I have performed many premarital counseling sessions throughout my years of pastoral ministry. When able, I love for my wife to join me for at least one session so the couple can hear her unique wisdom and perspective. Each time we lead a counseling session, I find we rethink what we say and how we say it.
While we’ve prepared many couples for marriage, one session stands out in my mind. My wife and I never intended to scare the engaged couple, but that is precisely what happened. Their fearful faces said it all as we wrapped up that particular premarital counseling session. No longer were they excited about the prospect of marriage, but they were frightened concerning the impending storm that was seemingly awaiting them.
My wife and I sat across the table in perfect tandem and barraged them with all the potential marriage landmines awaiting them after the honeymoon. As soon as I finished warning them concerning issues regarding communication breakdowns, she hit them with the dangers of financial missteps. Then I explained how in-laws could become outlaws very quickly. We were very good at scaring them very well.
We continued until they were up against the ropes and too exhausted to maintain their defenses. Using the experience of our marriage and watching other marriages revealed how common issues can quickly onslaught a couple. With such information, we were eager to enlighten these young whippersnappers to heighten their senses and protect their relationship with one another. After removing the blinders from their unrealistic marital expectations, we calmly reassured them, “Now, don’t forget, marriage is the greatest gift God will ever give you next to salvation.” They just stared in disbelief. While they didn’t admit it, I had a suspicious feeling that they thought we were a couple of lunatics who lied to them concerning our “Christianese” conclusion about marriage.
As we drove off that night, we realized our need to work on the delivery. We did not change the content of our counsel necessarily, but we did change the order and possibly the spirit of our counsel. While still addressing the same issues, we tackle them differently. Next to salvation, marriage is the greatest gift God gives us, but if not careful, we can mishandle this glorious offering from the Lord and create unnecessary and unfortunate pain.
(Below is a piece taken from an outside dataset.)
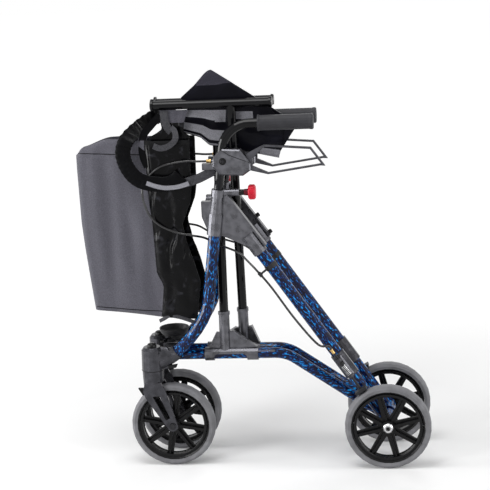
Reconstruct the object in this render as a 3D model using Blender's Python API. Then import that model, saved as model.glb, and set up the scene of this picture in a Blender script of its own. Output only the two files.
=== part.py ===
"""Folding walker, folded side to side as it stands in store.

Metres, +Z up. The user stands at +X and pushes towards -X. Left is -Y, right is +Y.
The origin is on the floor under the middle of the folded walker.
"""
import math

import bmesh
import bpy
from mathutils import Matrix, Vector

# Clearances
GAP = 0.0003
RUN = 0.0004

# Wheels
WHEEL_R = 0.100
TYRE_WIDTH = 0.030
TYRE_DEPTH = 0.0135
RIM_WIDTH = 0.025
RIM_WALL = 0.006
SPOKES = 8
SPOKE_WIDTH = 0.018
SPOKE_PLATE = 0.004
SPOKE_RIB = 0.0032
SPOKE_DEPTH = 0.018
HUB_R = 0.016
FRONT_HUB_WIDTH = 0.0344
REAR_HUB_WIDTH = 0.029
FRONT_AXLE_X = -0.2008
REAR_AXLE_X = 0.3083
AXLE_R = 0.005
REAR_BOLT_R = 0.0118
REAR_BOLT_HEX_R = 0.0046
RIM_SIDES = 32
HUB_SIDES = 12
FRONT_SPOKE_TURN = math.radians(-10)
REAR_SPOKE_TURN = math.radians(14)

# Casters, from the wheel's top upwards
TRAIL = 0.0427
TYRE_ROOM = 0.008
FORK_INNER = 0.0178
FORK_PLATE = 0.0056
FORK_RISE = 0.0850
FORK_HUB_R = 0.0128
HEAD_RISE = 0.1345
HEAD_R = 0.0265
HEAD_HEIGHT = 0.0565
HEAD_SHOULDER = 0.007
CAP_R = 0.0100
CAP_HEIGHT = 0.0075
SOCKET_R = 0.0178
SOCKET_REACH = 0.052
BOLT_HEAD_R = 0.0078
BOLT_HEAD = 0.0038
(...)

Before we go any further, let me make sure you understand one thing about my perspective: I do not think you can have a fully healthy marriage without the Lord’s wisdom. If God created marriage, I believe He has a superior perspective and the critical path to success. You may have seen a marriage that seemed healthy from those who don’t follow God. I have as well. A marriage may lack godly people but exhibits godly traits like a broken clock displaying the right time at least twice a day. People may show signs of joy, health, and peace within marriage even if they don’t know Jesus, but I do not believe they can experience the best that it can be, should be, or is designed to be apart from Him. Like the expensive technological device not used to its total capacity because the owner never opened the instructional manual, I believe that many marriages never experience the health and wholeness God intended marriage to be because His Word is never consulted.
I have been privileged to officiate many wedding ceremonies as a pastor. I feel the weight of such a pivotal and unique responsibility. While sharing as much information as possible during premarital counseling sessions, I always want to provide more. There is simply too much to unpack.
In one sense, you are never prepared for marriage. I woke up in my empty doublewide trailer on my wedding day and thought, “I can’t get married. I still feel like a kid in so many ways.” Undoubtedly, certain aspects of marriage must be learned via experience. Books and podcasts can only teach you so much, but you begin to earn advanced degrees or flunk out at rapid rates once you have tied the knot. In many regards, you won’t be fully prepared for marriage until you are married. In another sense, you must intentionally prepare yourself for marriage. Every effort invested in preparation will reap extreme benefits for you and your spouse.
Experience is a teacher, but it’s not the only teacher. We require preliminary information, or else all of our relationships would suffer. If experience is the only teacher for marital bliss, all marriages are doomed to fail. I simply refuse to believe that. Surely God can make us aware of the potential causes of marital strife without setting us up to be handicapped in our initial efforts.
Experience is not the most reliable teacher; God is.
If God created marriage, we should assume His perspective would be superior to the wisdom of an expert or any amount of experience. Rejoice that He has not kept His view quiet. He has provided His thoughts within the pages of the Bible. What is the most reliable way to equip ourselves for marriage? God has promised that the Bible will help us know what a good marriage looks like and how to obtain such an incredible gift. It is to our senseless peril if we neglect its wisdom. You can avoid specific marital issues by simply learning and applying the truths of God’s Word.